Die meisten Menschen springen nicht auf Wahrheit an, sondern auf Reiz. Sorgfältig abgewogenen Fakten fehlt der Thrill. Wer quält sich schon durch Kants Kritik der reinen Vernunft, wenn daneben zehntausende aufreizende Preview-Videos locken? Treffenderweise bezeichnet man schon seit Jahrzehnten das Treiben mancher Bauernfänger an der Börse als investment-porn.

Dieser ganze mediale Information Overflow führt dazu, dass Menschen zu oft handeln und ihren Fokus auf die falschen Dinge legen. Anstatt breit zu diversifizieren, langfristig anzulegen und sich über die besten Methoden klar zu werden, verschwenden sie ihre Zeit mit Gurus, dilettantischen Einzelanalysen und launischem Hin und Her. Wer dagegen echte Bildung und effektive Geldanlage bevorzugt, reduziert seinen Konsum schnelllebiger Medien, fährt in der gesparten Zeit in den Urlaub und greift zu einem guten Buch.
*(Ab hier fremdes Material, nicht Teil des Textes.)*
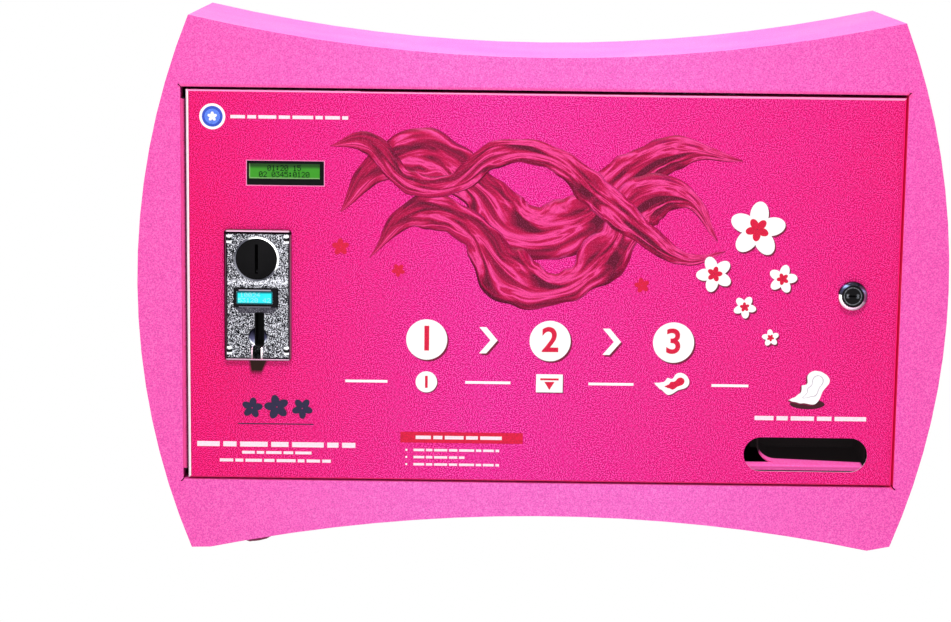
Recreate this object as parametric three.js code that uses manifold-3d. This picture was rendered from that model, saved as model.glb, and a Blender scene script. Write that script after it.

Fazit: Handeln Sie wenig und hinterfragen Sie alle Botschaften der Finanzmedien – insbesondere solche, die täglich auf Sie einströmen.

Daedalus und Ikarus

Einer der wenigen leicht zu erreichenden kostenlosen Vorteile (Free Lunch) an der Börse ist Diversifikation. Wenn sie gut ist, senkt sie das Risiko, ohne dabei die Durchschnitts-Rendite zu schmälern. Abbildung 4 zeigt ein einfaches Beispiel.

Abbildung 4: Gesamt-Wertentwicklung eines gemischten Vermögens in deutschen Anlagen (REX, DAX, durchschnittliche Immobilien, Gold);

Quelle: Velten Asset Management, teilweise berechnet aus Daten vom Städtebauinstitut und Statistischem Bundesamt

Der Gesamtwert einer gleichgewichteten Verteilung verschiedener Vermögensanlagen ist in einem Zeitraum von über 30 Jahren nicht nur insgesamt gestiegen (aus einer Million wären acht geworden), sondern vor allem auch stetig. Und das schon bei ausschließlich inländischen Standard-Anlagen und ohne spezielle Auswahl.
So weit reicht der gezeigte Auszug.